Moreover, many NICUs still do not provide pasteurized donor milk to infants in need, and access is even more limited in communities that have been historically marginalized. Despite the science, pasteurized donor milk and probiotics continue to be underutilized, and too often, parents are kept in the dark.

Micah’s life and death demonstrate the importance of timely and open access to information. NICU parents need, want, and deserve to understand how to protect their child’s health. This includes understanding the pros and cons of pasteurized donor milk and probiotics, even when these interventions are not routinely administered in the family’s NICU.


NICUs that do not openly share information with parents are withholding information from parents. A parent’s trust in the care team is jeopardized when they gain access to information that should have been disclosed earlier. Parents question why they were not informed sooner and why other NICUs provide access to interventions that were not available or disclosed to them. Yet, clinicians often hesitate because they don’t want to overwhelm or scare families with too much information. However, what is truly overwhelming and terrifying is not being informed, and gaining access to information only when it is too late. Parents must have a voice in what is considered an acceptable risk or benefit for their child.

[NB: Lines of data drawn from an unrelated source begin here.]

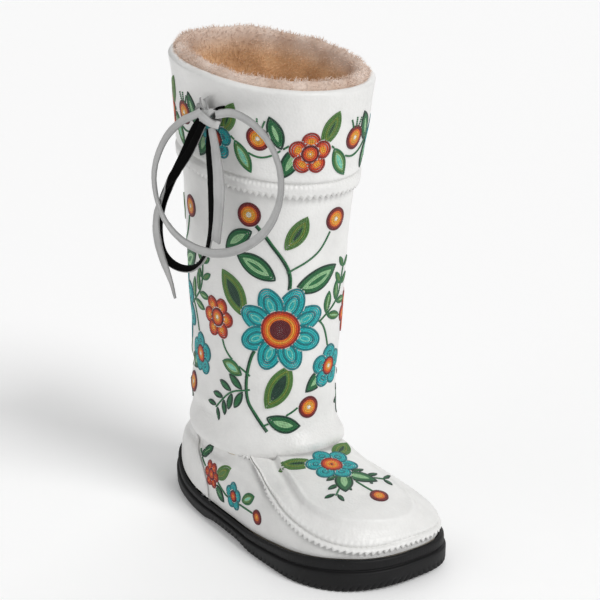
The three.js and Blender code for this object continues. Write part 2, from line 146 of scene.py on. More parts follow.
# Smooth value noise on a lattice: each corner has its own number, blended by cubic steps.
def noise(spots, cell, seed=0):
    p = np.asarray(spots) / cell + 57.3 * (seed + 1)
    base = np.floor(p).astype(np.int64)
    f = p - base
    f = f * f * (3 - 2 * f)
    total = np.zeros(p.shape[:-1])
    for corner in range(8):
        offset = np.array([(corner >> k) & 1 for k in range(3)])
        key = base + offset
        mixed = (key[..., 0] * 73856093) ^ (key[..., 1] * 19349663) ^ (key[..., 2] * 83492791)
        value = ((mixed * 2654435761) % 4294967296) / 4294967296
        weight = np.prod(np.where(offset == 1, f, 1 - f), axis=-1)
        total += weight * value
    return total * 2 - 1


def smooth(a, b, v):
    u = np.clip((v - a) / (b - a), 0, 1)
    return u * u * (3 - 2 * u)


def mix(a, b, k):
    return a + (b - a) * k


def bell(v, centre, width):
    return np.exp(-((v - centre) / width) ** 2)


# The boot's own shape, as in the part's source
size = {"length": 280, "lateral": 60, "medial": 63, "widest": 0.75, "swing": 10, "spring": 3,
        "arch": 2.5, "side": 15, "heelCup": 14, "toeBumper": 10, "footbed": 12, "rim": 2.4,
        "topInset": 3.2, "clearance": 0.3, "wall": 2.2, "collar": 362, "collarLength": 169,
        "collarWidth": 126, "ankleLength": 140, "ankleWidth": 100, "instep": 66, "offset": 9,
        "dip": 0.13, "cuff": 79, "cuffThickness": 1.8, "apronThickness": 1.5,
        "counterThickness": 1.3, "heelOrigin": 39}

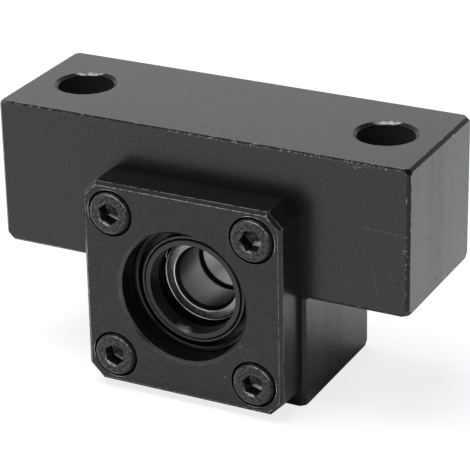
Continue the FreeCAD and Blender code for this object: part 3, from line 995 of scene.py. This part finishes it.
def screw_half_section():
    """Points from the socket's floor, over the head and down the shank: radius, height, rule."""
    points = [(0, -SOCKET_DEPTH - SOCKET_CONE_DEPTH, None),
              (SOCKET_FLATS / 2, -SOCKET_DEPTH, "hexagon"),
              (SOCKET_FLATS / 2, 0, "mouth"), (MOUTH_RADIUS, 0, None)]
    for step in range(ROUNDING_STEPS + 1):
        turn = math.pi / 2 * step / ROUNDING_STEPS
        points.append((HEAD_RADIUS - HEAD_ROUNDING * (1 - math.sin(turn)),
                       -HEAD_ROUNDING * (1 - math.cos(turn)), None))
    knurl_top = -HEAD_ROUNDING * 1.5
    knurl_foot = HEAD_ROUNDING - HEAD_HEIGHT
    points += [(HEAD_RADIUS, knurl_top, "knurl"), (HEAD_RADIUS, knurl_foot, "knurl"),
               (HEAD_RADIUS - HEAD_ROUNDING / 2, -HEAD_HEIGHT, None),
               (SHANK_RADIUS, -HEAD_HEIGHT, None)]
    thread_top = -HEAD_HEIGHT - THREAD_PITCH
    thread_foot = -HEAD_HEIGHT - SCREW_LENGTH + TIP_CHAMFER
    rows = round((thread_top - thread_foot) / THREAD_PITCH * THREAD_ROWS_PER_PITCH)
    points.append((SHANK_RADIUS, thread_top + THREAD_PITCH / 2, None))
    for row in range(rows + 1):
        height = thread_top + (thread_foot - thread_top) * row / rows
        points.append((SHANK_RADIUS, height, "thread"))
    tip = -HEAD_HEIGHT - SCREW_LENGTH
    points += [(SHANK_RADIUS - TIP_CHAMFER, tip, None), (0, tip, None)]
    return points


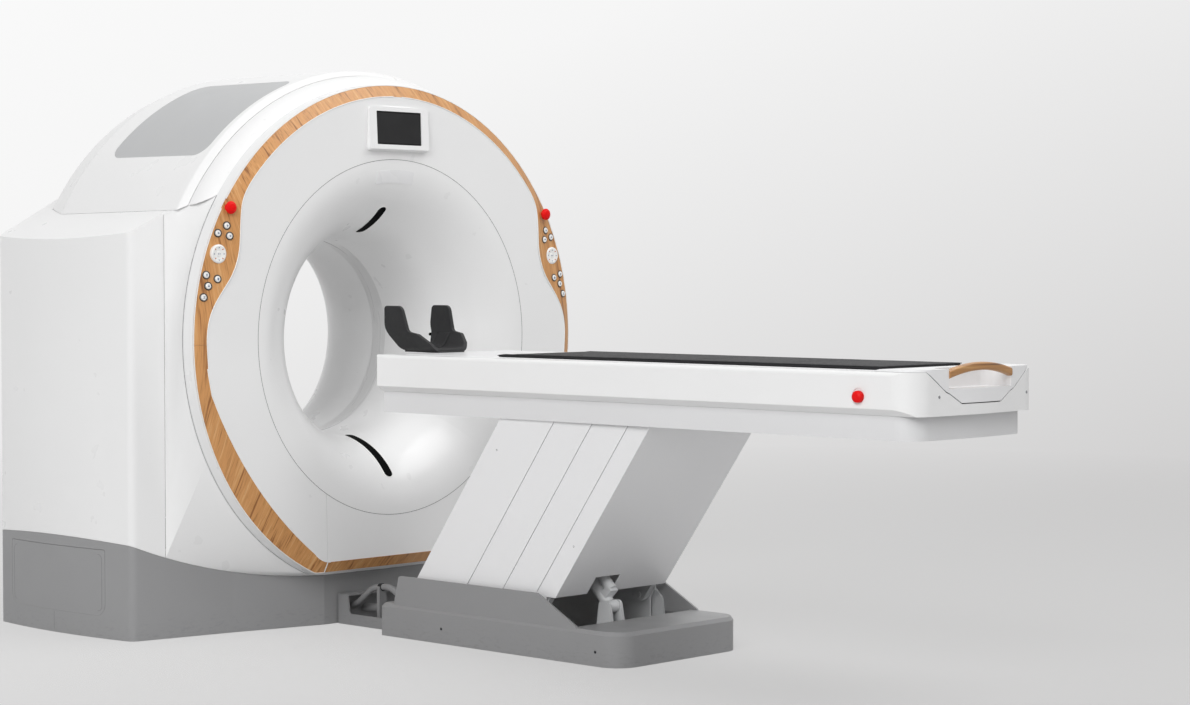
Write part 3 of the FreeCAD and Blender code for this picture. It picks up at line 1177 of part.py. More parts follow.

For preterm infants, there are uncertainties associated with many practices that have been used for years. We do not fully understand the long-term effects nor how the microbiome may be permanently altered by commonplace NICU practices such as formula feeding, the use of certain medications, exposures to plastics, and physically separating babies from their parents. Indeed, studies are needed to assess the long-term effects and outcomes of everything NICUs already do to - and withhold from - preterm infants every day.

With so much uncertainty, NICUs need to ensure families have access to information so they can serve as an informed member of their child’s care team and participate in shared decision-making. Families cannot adequately engage when information is withheld.

I will never know how the various triggers caused Micah to develop necrotizing enterocolitis. What I do know is that families are committed to doing the best they can with what they know. NICU families deserve to know that pasteurized donor milk and probiotics can potentially save their child’s life.